The euro fell as stocks slid on both sides of the Atlantic as borrowing costs for Italy and Spain rose as investors and speculators weighed up the outcome of last week’s summit that split the European Union, with Britain isolating itself by vetoing treaty change therefore forcing euro zone countries to negotiate a fiscal accord outside the Union.

Friday’s initial market rally quickly petered out due to the legal uncertainty surrounding the new pact and the absence of an unlimited financial backstop for the single currency.

The Standard & Poor’s 500 Index lost 1.5 percent to 1,236.47 at 4 p.m. in New York, the Stoxx Europe 600 Index tumbled 1.9 percent. The euro weakened 1.5 percent to $1.3187 now approaching its 2011 low. The 10-year Italian bond yield increased 20 basis points after earlier surging as much as 43 points. The cost of insuring against default on European government debt approached a record.

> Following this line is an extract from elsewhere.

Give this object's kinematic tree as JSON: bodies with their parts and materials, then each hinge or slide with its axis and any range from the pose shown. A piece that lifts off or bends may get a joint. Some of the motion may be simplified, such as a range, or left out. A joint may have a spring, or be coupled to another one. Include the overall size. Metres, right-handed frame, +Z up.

Economic calendar releases that may affect market sentiment in the morning session

Tuesday 13 December

09:30 UK – CPI November
09:30 UK – RPI November
10:00 Eurozone – Economic Sentiment Survey Dec

For UK CPI a Bloomberg survey of analysts showed a month-on-month estimate of +0.2% against +0.1% the previous month, and +4.8% year-on-year, versus the previous forecast of +5%. For RPI a Bloomberg survey of analysts predicted a change of +0.2% month-on-month, compared to no month-on-month change last time. The year-on-year figure is expected to be 5.1%, down from 5.4% the previous month.